• _Directions_:
Print all of the data exactly.

-- Start Dataset excerpt --

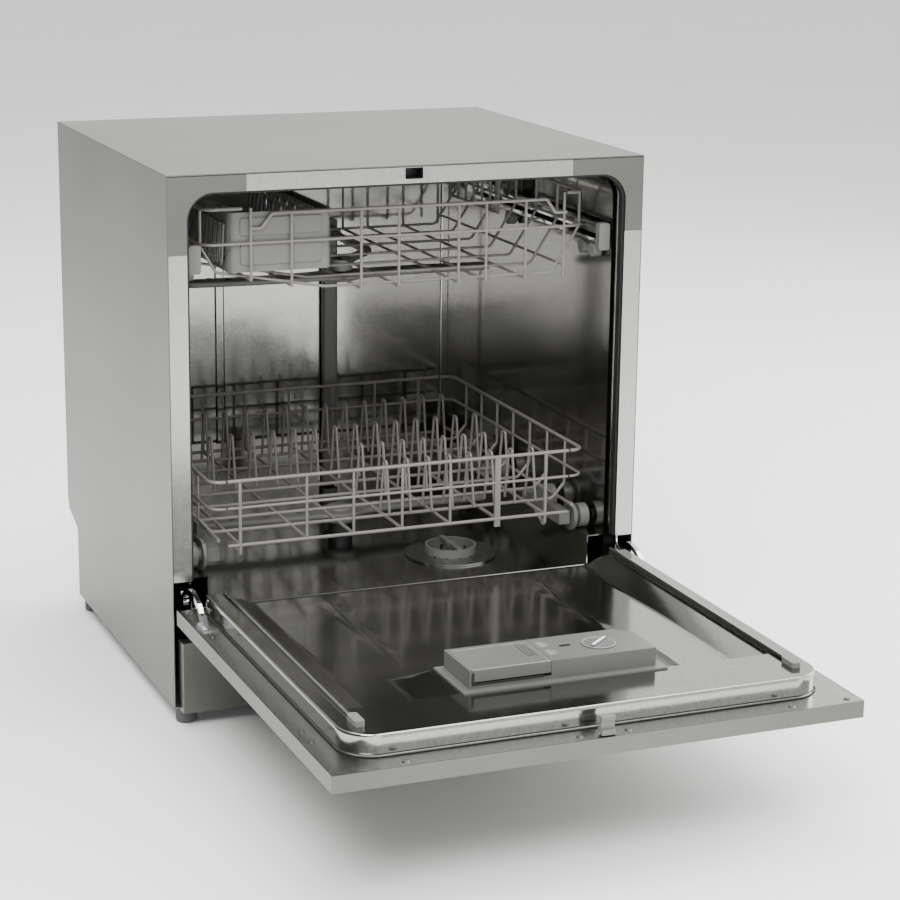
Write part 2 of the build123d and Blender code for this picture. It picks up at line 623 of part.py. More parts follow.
with BuildPart() as upper_rack_walls:
    front = []
    y = UPPER_FRONT
    front.append(rod([(-170, y, 534), (-158, y, 534), (-146, y, UPPER_FRONT_Z),
                      (177, y, UPPER_FRONT_Z), (188, y, 534), (202, y, 534)], WIRE, 4))
    front.append(rod([(-205, y, UPPER_MID_Z), (205, y, UPPER_MID_Z)], THIN_WIRE))
    for x in UPPER_XS:
        high = UPPER_RIM_Z if x in (-170.0, 199.0) else UPPER_FRONT_Z
        front.append(rod([(x, y, upper_floor_z(x) - 2.4), (x, y, high)], THIN_WIRE))
    add(front)
    back = [rod([(-205, UPPER_BACK, z), (205, UPPER_BACK, z)], r)
            for z, r in ((UPPER_FRONT_Z, WIRE), (UPPER_MID_Z, THIN_WIRE))]
    for x in UPPER_XS:
        foot_z = upper_floor_z(x) - 2.4
        back.append(rod([(x, UPPER_BACK, foot_z), (x, UPPER_BACK, UPPER_FRONT_Z)], THIN_WIRE))
    add(back)
    for side in (-1, 1):
        x = side * UPPER_HALF
        loop_end = -180 if side < 0 else 202
        wall = [rod([(loop_end, UPPER_FRONT, UPPER_RIM_Z), (x, UPPER_FRONT, UPPER_RIM_Z),
                     (x, UPPER_BACK, UPPER_RIM_Z), (side * 207, UPPER_BACK, UPPER_RIM_Z)], WIRE, 14)]
        wall.append(rod([(side * 205, UPPER_FRONT, UPPER_MID_Z), (x, UPPER_FRONT, UPPER_MID_Z),
                         (x, UPPER_BACK, UPPER_MID_Z), (side * 205, UPPER_BACK, UPPER_MID_Z)],
                        THIN_WIRE, 14))
        for y in UPPER_YS:
            wall.append(rod([(x, y, UPPER_MID_Z - 4), (x, y, UPPER_RIM_Z)], THIN_WIRE))
        add(wall)
save(upper_rack_walls.part, "upper_rack_walls")

with BuildPart() as cutlery_tray:
    tray_low, tray_high = (-194.0, UPPER_FRONT + 4, 486.0), (-76.0, 300.0, 551.0)
    block(tray_low, tray_high)
    fillet(cutlery_tray.edges().filter_by(Axis.Z), 9)
    block((-191.5, UPPER_FRONT + 6.5, 489), (-78.5, 297.5, 560), Mode.SUBTRACT)
    with Locations((-135, 180, 487)):
        with GridLocations(14, 24, 7, 9):
            Box(8, 16, 8, mode=Mode.SUBTRACT)
    for n in range(9):
        y = 84 + 25.5 * n
        for side in (-1, 1):
            block((-140 + side * 60, y - 8, 498), (-130 + side * 60, y + 8, 540), Mode.SUBTRACT)
save(cutlery_tray.part, "cutlery_tray")

SHELF_X, SHELF_Z = 206.0, 502.0
with BuildPart() as cup_shelf:
    shelf = [rod([(SHELF_X, 262, SHELF_Z), (SHELF_X, 262, 570), (SHELF_X, 414, 570),
                  (SHELF_X, 414, SHELF_Z)], 1.8, 8)]
    shelf.append(rod([(SHELF_X, 262, SHELF_Z), (SHELF_X, 414, SHELF_Z)], 1.8))
    for n in range(1, 6):
        y = 262 + 152 * n / 6
        shelf.append(rod([(SHELF_X, y, SHELF_Z), (SHELF_X, y, 570)], THIN_WIRE))
    add(shelf)
save(cup_shelf.part, "cup_shelf")

with BuildPart() as upper_feed_pipe:
    add(rod([(0, ARM_Y, 454.4), (61, 320, 454.4), (61, 446, 454.4)], 5.2, 20))
    drum((0, ARM_Y, 453.4), 14, 13.0)
    drum((0, ARM_Y, 440), 6, 16)
    drum((61, 444.2, 454.4), 9, 8, "Y")
save(upper_feed_pipe.part, "upper_feed_pipe")

with BuildPart() as upper_rollers:
    for side in (-1, 1):
        drum((side * 239, 295, 530), 8.6, 16, "X")
        drum((side * 231.8, 295, 530), 12.4, 2.4, "X")
        drum((side * 246.1, 295, 530), 12.4, 2.2, "X")
        drum((side * 227.6, 295, 530), 3.6, 6, "X")
save(upper_rollers.part, "upper_rollers")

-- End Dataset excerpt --

• _Exercise result_:
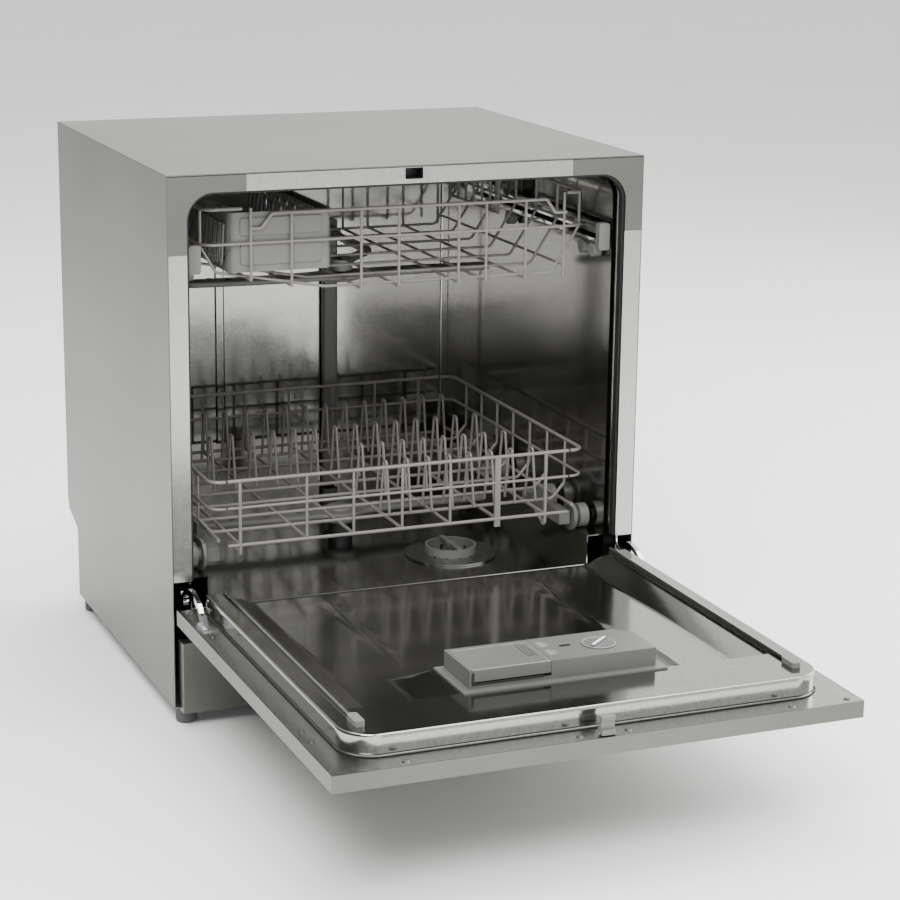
Write part 2 of the build123d and Blender code for this picture. It picks up at line 623 of part.py. More parts follow.
with BuildPart() as upper_rack_walls:
    front = []
    y = UPPER_FRONT
    front.append(rod([(-170, y, 534), (-158, y, 534), (-146, y, UPPER_FRONT_Z),
                      (177, y, UPPER_FRONT_Z), (188, y, 534), (202, y, 534)], WIRE, 4))
    front.append(rod([(-205, y, UPPER_MID_Z), (205, y, UPPER_MID_Z)], THIN_WIRE))
    for x in UPPER_XS:
        high = UPPER_RIM_Z if x in (-170.0, 199.0) else UPPER_FRONT_Z
        front.append(rod([(x, y, upper_floor_z(x) - 2.4), (x, y, high)], THIN_WIRE))
    add(front)
    back = [rod([(-205, UPPER_BACK, z), (205, UPPER_BACK, z)], r)
            for z, r in ((UPPER_FRONT_Z, WIRE), (UPPER_MID_Z, THIN_WIRE))]
    for x in UPPER_XS:
        foot_z = upper_floor_z(x) - 2.4
        back.append(rod([(x, UPPER_BACK, foot_z), (x, UPPER_BACK, UPPER_FRONT_Z)], THIN_WIRE))
    add(back)
    for side in (-1, 1):
        x = side * UPPER_HALF
        loop_end = -180 if side < 0 else 202
        wall = [rod([(loop_end, UPPER_FRONT, UPPER_RIM_Z), (x, UPPER_FRONT, UPPER_RIM_Z),
                     (x, UPPER_BACK, UPPER_RIM_Z), (side * 207, UPPER_BACK, UPPER_RIM_Z)], WIRE, 14)]
        wall.append(rod([(side * 205, UPPER_FRONT, UPPER_MID_Z), (x, UPPER_FRONT, UPPER_MID_Z),
                         (x, UPPER_BACK, UPPER_MID_Z), (side * 205, UPPER_BACK, UPPER_MID_Z)],
                        THIN_WIRE, 14))
        for y in UPPER_YS:
            wall.append(rod([(x, y, UPPER_MID_Z - 4), (x, y, UPPER_RIM_Z)], THIN_WIRE))
        add(wall)
save(upper_rack_walls.part, "upper_rack_walls")

with BuildPart() as cutlery_tray:
    tray_low, tray_high = (-194.0, UPPER_FRONT + 4, 486.0), (-76.0, 300.0, 551.0)
    block(tray_low, tray_high)
    fillet(cutlery_tray.edges().filter_by(Axis.Z), 9)
    block((-191.5, UPPER_FRONT + 6.5, 489), (-78.5, 297.5, 560), Mode.SUBTRACT)
    with Locations((-135, 180, 487)):
        with GridLocations(14, 24, 7, 9):
            Box(8, 16, 8, mode=Mode.SUBTRACT)
    for n in range(9):
        y = 84 + 25.5 * n
        for side in (-1, 1):
            block((-140 + side * 60, y - 8, 498), (-130 + side * 60, y + 8, 540), Mode.SUBTRACT)
save(cutlery_tray.part, "cutlery_tray")

SHELF_X, SHELF_Z = 206.0, 502.0
with BuildPart() as cup_shelf:
    shelf = [rod([(SHELF_X, 262, SHELF_Z), (SHELF_X, 262, 570), (SHELF_X, 414, 570),
                  (SHELF_X, 414, SHELF_Z)], 1.8, 8)]
    shelf.append(rod([(SHELF_X, 262, SHELF_Z), (SHELF_X, 414, SHELF_Z)], 1.8))
    for n in range(1, 6):
        y = 262 + 152 * n / 6
        shelf.append(rod([(SHELF_X, y, SHELF_Z), (SHELF_X, y, 570)], THIN_WIRE))
    add(shelf)
save(cup_shelf.part, "cup_shelf")

with BuildPart() as upper_feed_pipe:
    add(rod([(0, ARM_Y, 454.4), (61, 320, 454.4), (61, 446, 454.4)], 5.2, 20))
    drum((0, ARM_Y, 453.4), 14, 13.0)
    drum((0, ARM_Y, 440), 6, 16)
    drum((61, 444.2, 454.4), 9, 8, "Y")
save(upper_feed_pipe.part, "upper_feed_pipe")

with BuildPart() as upper_rollers:
    for side in (-1, 1):
        drum((side * 239, 295, 530), 8.6, 16, "X")
        drum((side * 231.8, 295, 530), 12.4, 2.4, "X")
        drum((side * 246.1, 295, 530), 12.4, 2.2, "X")
        drum((side * 227.6, 295, 530), 3.6, 6, "X")
save(upper_rollers.part, "upper_rollers")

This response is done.